I obtained said hyena in 1995 when I was 18 on a trip to South Africa to visit my mother’s family. She was raised in Fish Hoek, outside of Cape Town, and we still have family there.

Next up is a small calendar-sized laminate of a print of a Moulin Rouge poster that I got at 14 on a trip to Paris. I loved the idea of the Moulin Rouge as soon as I heard about it. I later went back to Paris and went to the Moulin Rouge. We needed something to fill a space – and this worked.

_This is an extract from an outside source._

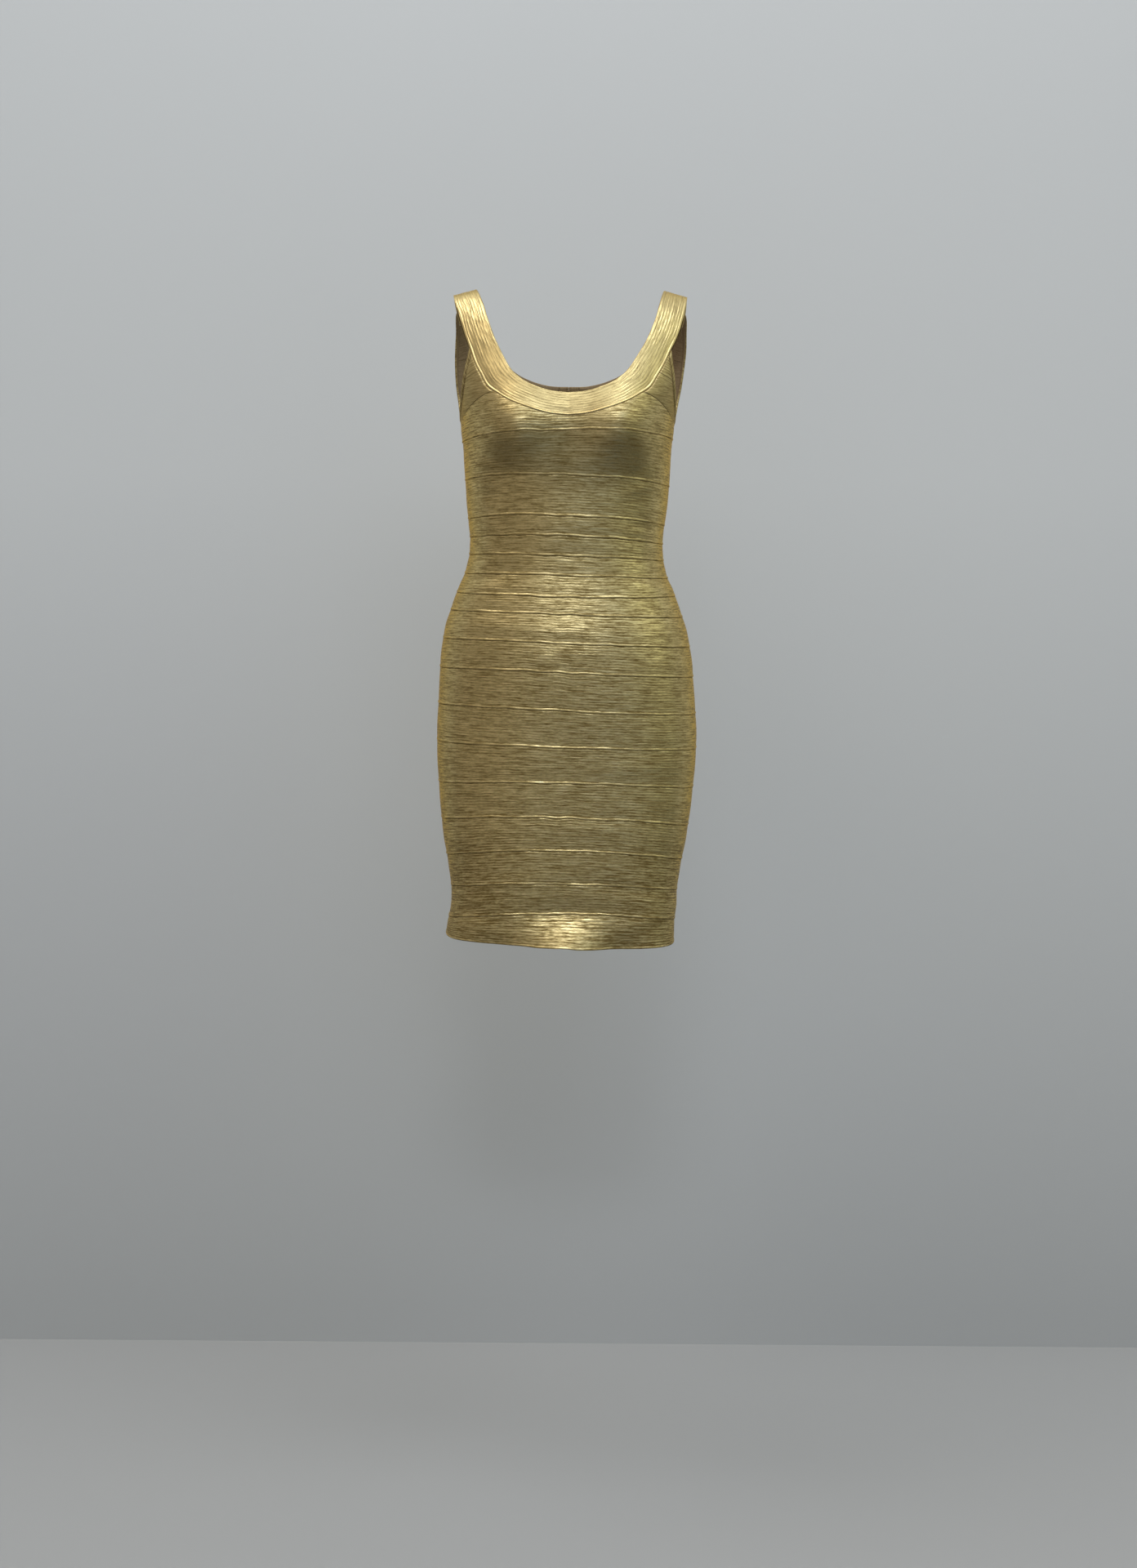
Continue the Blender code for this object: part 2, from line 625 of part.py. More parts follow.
def outline_solid(name, outline, low, high, hole=None):
    """A flat piece from its outline in x and z, between two y, with an optional hole."""
    builder = bmesh.new()
    loops = []
    for y in (low, high):
        outer = [builder.verts.new((x, y, z)) for x, z in outline]
        inner = [builder.verts.new((x, y, z)) for x, z in hole] if hole is not None else []
        loops.append((outer, inner))
    for i, low_loop in enumerate(loops[0]):
        high_loop = loops[1][i]
        for k in range(len(low_loop)):
            j = (k + 1) % len(low_loop)
            builder.faces.new((low_loop[k], low_loop[j], high_loop[j], high_loop[k]))
    for outer, inner in loops:
        if not inner:
            builder.faces.new(outer)
            continue
        for k in range(len(outer)):
            j = (k + 1) % len(outer)
            builder.faces.new((outer[k], outer[j], inner[j], inner[k]))
    return add_object(name, builder, METAL_GOLD)


def tab_outlines():
    """The tab's outer and inner outlines, hanging down from its pivot at the origin."""
    turns = np.linspace(0, 2 * math.pi, 32, endpoint=False)
    across, along = np.sin(turns), np.cos(turns)
    top = TAB_THICK / 2
    middle = (top - TAB_LENGTH) / 2
    z = middle + along * (TAB_LENGTH + top) / 2
    fall = (top - z) / (TAB_LENGTH + top)
    width = TAB_TOP_WIDTH + (TAB_END_WIDTH - TAB_TOP_WIDTH) * fall
    x = np.sign(across) * np.abs(across) ** 0.55 * width / 2
    eye_middle = -TAB_THICK / 2 - TAB_EYE_LENGTH / 2
    eye_z = eye_middle + np.sign(along) * np.abs(along) ** 0.6 * TAB_EYE_LENGTH / 2
    eye_x = np.sign(across) * np.abs(across) ** 0.6 * TAB_EYE_WIDTH / 2
    return np.stack([x, z], axis=1), np.stack([eye_x, eye_z], axis=1)


def bridge_profiles():
    """Sections of the arch over the tab's top bar, along half an oval from leg to leg."""
    half = BRIDGE_WIDTH / 2
    profiles = []
    for turn in np.linspace(0, math.pi, 13):
        inner, outer = (
            (
                math.sin(turn) * (BRIDGE_RISE + thick) - PIVOT_ABOVE_PLATE,
                math.cos(turn) * (BRIDGE_HALF_LENGTH + thick),
            )
            for thick in (0, BRIDGE_THICK)
        )
        profiles.append(((-half, *inner), (half, *inner), (half, *outer), (-half, *outer)))
    profiles = np.array(profiles)
    profiles[[0, -1], :, 1] -= SLIDER_PLATE / 3
    return profiles


def make_zip():
    """The zip's slider on the neckband at the centre back, and its pull tab on a pivot."""
    pivot, lean = zip_frame()
    turns = np.linspace(0, 2 * math.pi, 24, endpoint=False)
    x = np.sign(np.sin(turns)) * np.abs(np.sin(turns)) ** 0.5 * SLIDER_WIDTH / 2
    z = np.sign(np.cos(turns)) * np.abs(np.cos(turns)) ** 0.5 * SLIDER_LENGTH / 2
    plate_top = -PIVOT_ABOVE_PLATE
    slider = outline_solid(
        "zip_slider", np.stack([x, z], axis=1), plate_top - SLIDER_PLATE, plate_top
    )
    bridge = loft("bridge", bridge_profiles(), METAL_GOLD)
    join = slider.modifiers.new("bridge", "BOOLEAN")
    join.operation = "UNION"
    join.object = bridge
    bridge.hide_render = True
    bridge.display_type = "WIRE"
    outline, eye = tab_outlines()
    tab = outline_solid("zip_pull_tab", outline, -TAB_THICK / 2, TAB_THICK / 2, eye)
    for piece in (slider, bridge, tab):
        piece.location = [value * METRES for value in pivot]
        piece.rotation_euler = (lean, 0, 0)


for old in list(bpy.data.objects):
    bpy.data.objects.remove(old, do_unlink=True)
make_cloth()
make_zip()
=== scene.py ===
"""The looks of a sleeveless bodycon dress of foil-coated bandage knit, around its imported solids.

Sizes in the sections are millimetres and become metres where a mesh is made. The front faces
-Y, and the wearer's left is at +X. Each piece of cloth is a thin closed shell on the shape of
its solid, with the ribs of the knit, the sewn ridges and the soft creases in its outer face.
"""

import math

import bpy
import numpy as np
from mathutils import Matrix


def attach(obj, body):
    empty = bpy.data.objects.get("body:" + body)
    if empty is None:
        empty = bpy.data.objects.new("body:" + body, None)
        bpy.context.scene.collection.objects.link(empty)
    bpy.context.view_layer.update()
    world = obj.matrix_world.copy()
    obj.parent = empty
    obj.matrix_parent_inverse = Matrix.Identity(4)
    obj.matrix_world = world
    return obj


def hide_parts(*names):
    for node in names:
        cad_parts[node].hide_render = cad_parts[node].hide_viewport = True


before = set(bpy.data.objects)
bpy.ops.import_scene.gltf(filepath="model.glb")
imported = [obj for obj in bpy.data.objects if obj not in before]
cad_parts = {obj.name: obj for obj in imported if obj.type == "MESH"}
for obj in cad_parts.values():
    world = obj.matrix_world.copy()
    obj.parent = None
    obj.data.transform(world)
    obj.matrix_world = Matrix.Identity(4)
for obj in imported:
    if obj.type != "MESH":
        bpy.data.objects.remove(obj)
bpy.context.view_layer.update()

# ---- Front bands ----
# Horizontal bands of rib knit with gold foil pressed onto the outer face, stretched over the
# figure from side seam to side seam. Each band's lower edge is sewn over the next one's upper
# edge, and stands out as a narrow ridge.

METRES = 0.001
FRONT, BACK = -1, 1
LEFT, RIGHT = 1, -1
SIDE_SEAM, CENTRE = 0.0, math.pi / 2
WALL = 2.0
SEAM_GAP = 0.3

STRAP_MIDDLE = 127.0
SHOULDER_SLOPE = 0.27
SHOULDER_FADE = (15.0, 90.0)

SECTION_COLUMNS = (
    "drop", "middle", "half_width", "front", "back", "front_square", "back_square",
)
SECTIONS = (
    (0, 1.5, 162.0, 0, 0, 2.60, 2.60),
    (3, 1.8, 161.5, 17, 17, 2.60, 2.60),
    (10, 2.2, 160.5, 31, 31, 2.60, 2.60),
    (20, 2.8, 158.5, 44, 45, 2.60, 2.60),
    (36, 3.2, 156.0, 60, 62, 2.60, 2.60),
    (60, 2.8, 152.0, 77, 82, 2.60, 2.60),
    (85, 1.6, 147.0, 91, 95, 2.60, 2.60),
    (100, 1.0, 144.0, 98, 99, 2.60, 2.55),
    (120, 0.4, 139.3, 105, 102, 2.55, 2.50),
    (135, 0.0, 134.8, 109, 103, 2.50, 2.45),
    (151, -0.4, 130.0, 112, 103, 2.50, 2.40),
    (168, -0.6, 128.0, 113, 102, 2.45, 2.30),
    (200, -0.4, 125.0, 107, 97, 2.40, 2.20),
    (222, -0.3, 123.9, 101, 93, 2.35, 2.15),
    (236, -0.2, 123.0, 99, 91, 2.30, 2.15),
    (268, -0.5, 120.0, 97, 87, 2.30, 2.10),
    (297, -0.8, 116.9, 97, 84, 2.30, 2.10),
    (320, -1.0, 118.3, 98, 85, 2.30, 2.10),
    (340, -1.5, 123.5, 100, 88, 2.30, 2.15),
    (357, -1.4, 131.0, 103, 92, 2.35, 2.15),
    (377, -1.2, 138.1, 107, 98, 2.35, 2.20),
    (396, -1.0, 144.7, 111, 104, 2.40, 2.20),
    (436, 0.0, 152.4, 116, 112, 2.45, 2.25),
    (476, 0.8, 155.2, 116, 117, 2.50, 2.30),
    (536, 1.5, 158.3, 113, 119, 2.60, 2.35),
    (597, 1.0, 155.1, 109, 115, 2.70, 2.30),
    (657, 0.2, 148.4, 106, 108, 2.85, 2.25),
    (698, -0.1, 141.0, 103, 103, 3.10, 2.25),
    (718, -0.2, 138.3, 101, 100, 3.40, 2.25),
    (739, -0.6, 137.6, 99, 97, 3.70, 2.25),
    (760, -3.6, 138.4, 98, 95, 4.00, 2.25),
    (785, -5.6, 140.0, 98, 93, 4.20, 2.25),
)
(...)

The three laminates along the bottom are on the wall behind our dining room table. They are taken from a calendar a girlfriend bought me for the purposes of finding cheap wall art. We’d just bought our house and needed to decorate blank walls affordably. She knew I liked old fashion ads and thought this might work. It did – and survived our kitchen renovation three years later.

For anyone interested, the Chocolate Menier girl is an 1893 poster, the Vermouth lady advertisement, known as “La Dama Bianca” (The White Lady) was done in 1918 by Italian artist Marcello Dudovich and the Dulcine poster is a 1900’s French advertisement.

Finally, the small piece in the corner above the laminates is a piece of San rock art that I also got in South Africa in 1995. I have no idea if it’s real, but I like it. It hangs over the door to our basement.

So that’s most of what hangs on the walls of our main floor.

What do you display in your home and what does it mean to you?